The Kimber Eclipse is a model 1911 semi-automatic pistol chambered for the .45 ACP and 10mm Auto cartridges. It is made by Kimber Manufacturing in Yonkers, New York. There are several models of Kimber Eclipse, of different sizes and with different combinations of features.

==Features==

The Kimber Eclipse has a bi-tone (polished) stainless/black finish, tritium dot front and rear underline night sights, a lightweight aluminum trigger, a commander style hammer, and a beavertail grip safety. It has front and back strap checkering, and rear and forward cocking serrations on the slide.

The stainless steel slide and frame are finished in a matte black oxide, then all flat surfaces are brush polished, leaving the recessed and curved surfaces dark and contrasting.

The series II designation indicates that the pistol has an internal firing pin block that is disengaged by depressing the grip safety.
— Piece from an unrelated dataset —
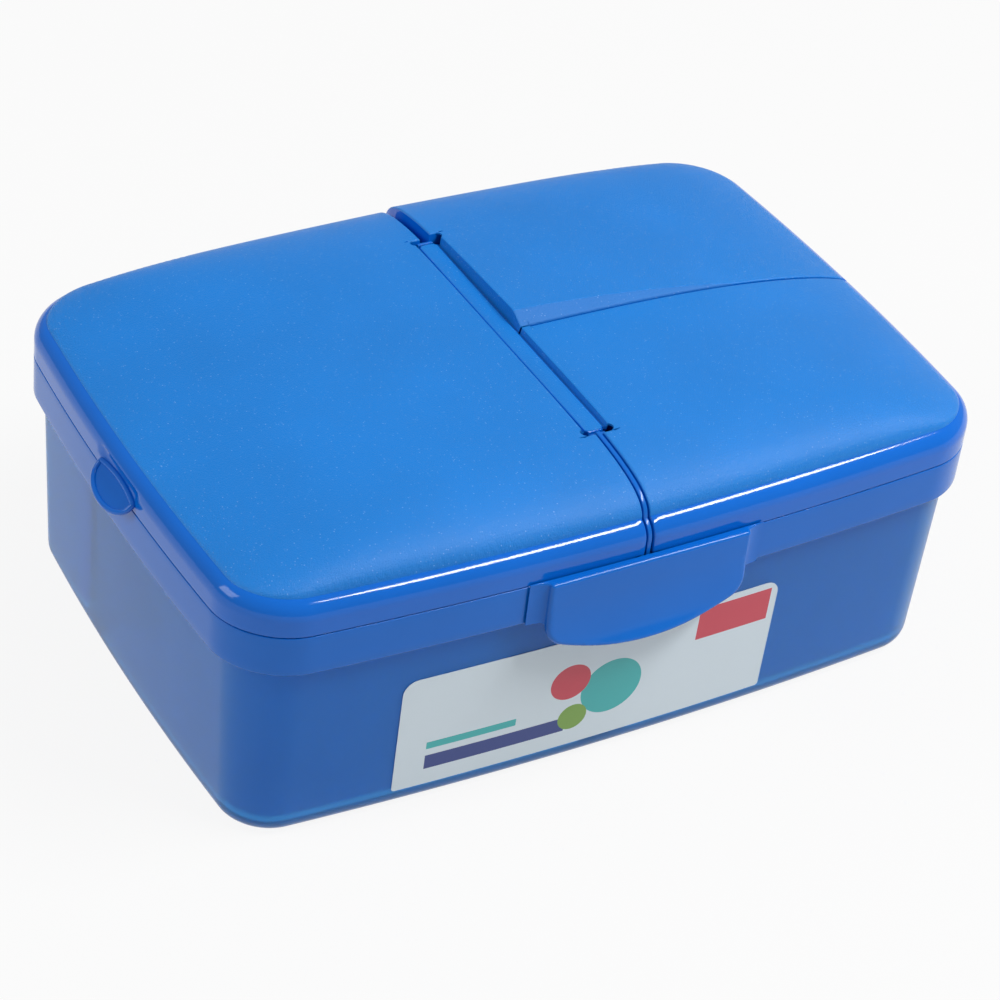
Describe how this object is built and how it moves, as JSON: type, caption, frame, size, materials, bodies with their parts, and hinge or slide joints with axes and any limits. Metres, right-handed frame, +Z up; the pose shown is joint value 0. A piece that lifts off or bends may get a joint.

In 2002 the Kimber Eclipse won Shooting Industry magazine's "Academy of Excellence" award for Handgun of the Year.

==Specifications==

- Recoil spring: 16 pounds-22 pounds (depends on model).
- Frontstrap checkering: 30 lines per inch.
- Slide: Stainless steel, brush polished and with rear and front serrations.
- Barrel: Steel match grade.
- Bushing: Stainless steel match grade.
- Twist rate (left hand): 16.
- Sights: Meprolight tritium bar-dot night sights. (adjustable on Pro Target II and Target II models)
- Grips: Black and silver laminated double diamond.
- Trigger: Premium aluminum match grade. Factory setting 4 - 5 pounds.
- Effective range: 65 Meters (depends on shooter's sight adjustment).

Source:

==Kimber Eclipse Target II==
The Kimber Eclipse Target II is a model of Kimber Eclipse. It is a full-sized model 1911, with a five-inch barrel, and is chambered in .45 ACP. It has adjustable target sights with a radius of 6.8 inches.